Problem description:
Restate each of the lines given below, word for word.

-- START Provided data --

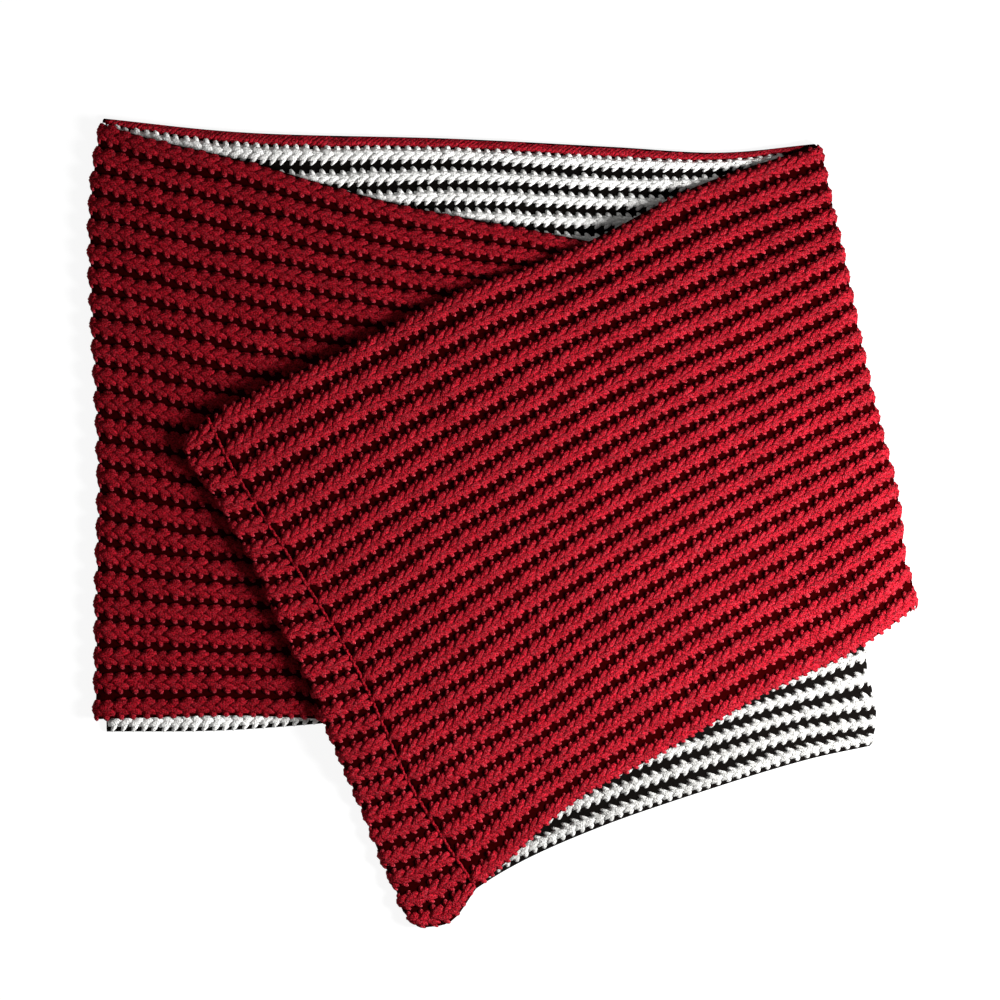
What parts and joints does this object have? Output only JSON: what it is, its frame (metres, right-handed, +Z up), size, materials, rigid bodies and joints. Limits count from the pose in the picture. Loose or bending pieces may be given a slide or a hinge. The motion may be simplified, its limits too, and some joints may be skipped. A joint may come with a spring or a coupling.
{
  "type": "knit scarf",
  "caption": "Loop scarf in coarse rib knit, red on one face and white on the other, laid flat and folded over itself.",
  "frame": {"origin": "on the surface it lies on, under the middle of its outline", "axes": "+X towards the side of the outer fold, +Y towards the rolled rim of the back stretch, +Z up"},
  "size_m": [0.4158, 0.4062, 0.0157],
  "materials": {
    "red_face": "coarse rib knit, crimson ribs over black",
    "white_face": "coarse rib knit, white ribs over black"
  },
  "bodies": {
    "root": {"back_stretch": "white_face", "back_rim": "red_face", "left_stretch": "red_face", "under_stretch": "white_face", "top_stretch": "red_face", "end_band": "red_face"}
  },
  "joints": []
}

-- END Provided data --

Task result:
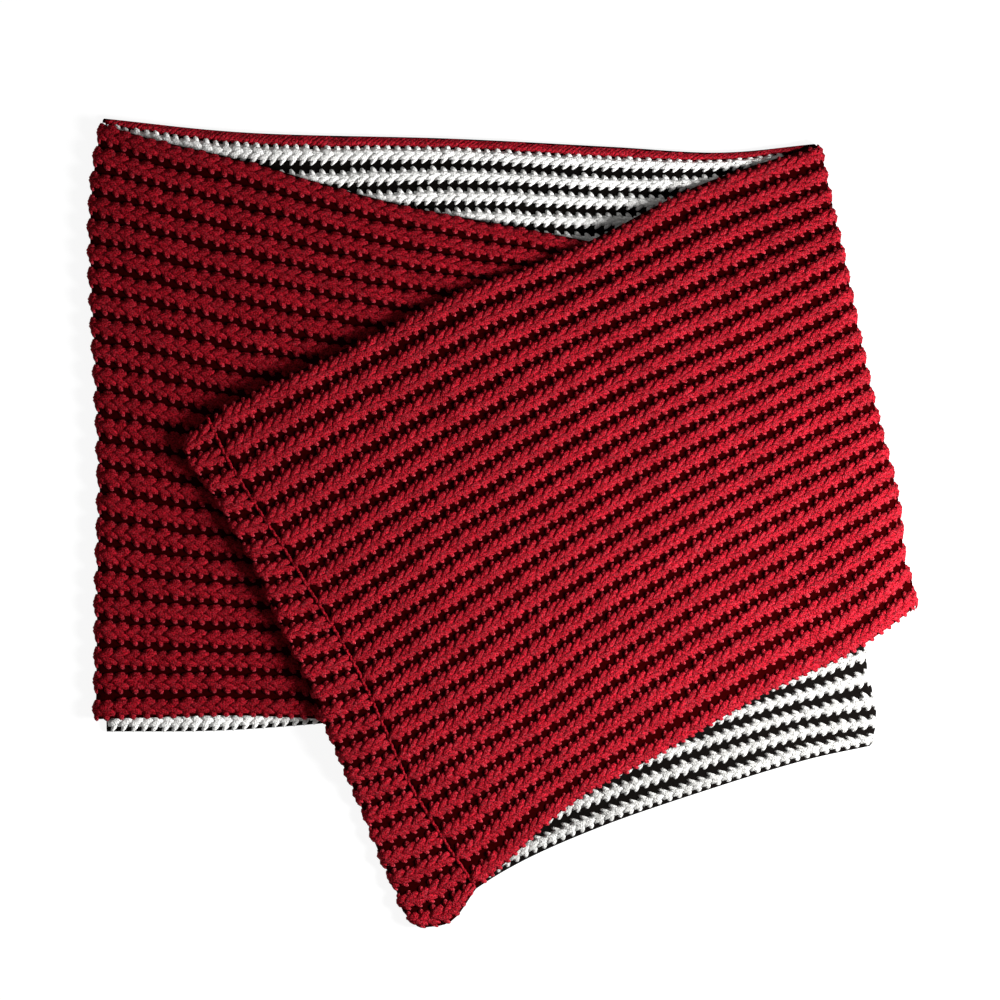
What parts and joints does this object have? Output only JSON: what it is, its frame (metres, right-handed, +Z up), size, materials, rigid bodies and joints. Limits count from the pose in the picture. Loose or bending pieces may be given a slide or a hinge. The motion may be simplified, its limits too, and some joints may be skipped. A joint may come with a spring or a coupling.
{
  "type": "knit scarf",
  "caption": "Loop scarf in coarse rib knit, red on one face and white on the other, laid flat and folded over itself.",
  "frame": {"origin": "on the surface it lies on, under the middle of its outline", "axes": "+X towards the side of the outer fold, +Y towards the rolled rim of the back stretch, +Z up"},
  "size_m": [0.4158, 0.4062, 0.0157],
  "materials": {
    "red_face": "coarse rib knit, crimson ribs over black",
    "white_face": "coarse rib knit, white ribs over black"
  },
  "bodies": {
    "root": {"back_stretch": "white_face", "back_rim": "red_face", "left_stretch": "red_face", "under_stretch": "white_face", "top_stretch": "red_face", "end_band": "red_face"}
  },
  "joints": []
}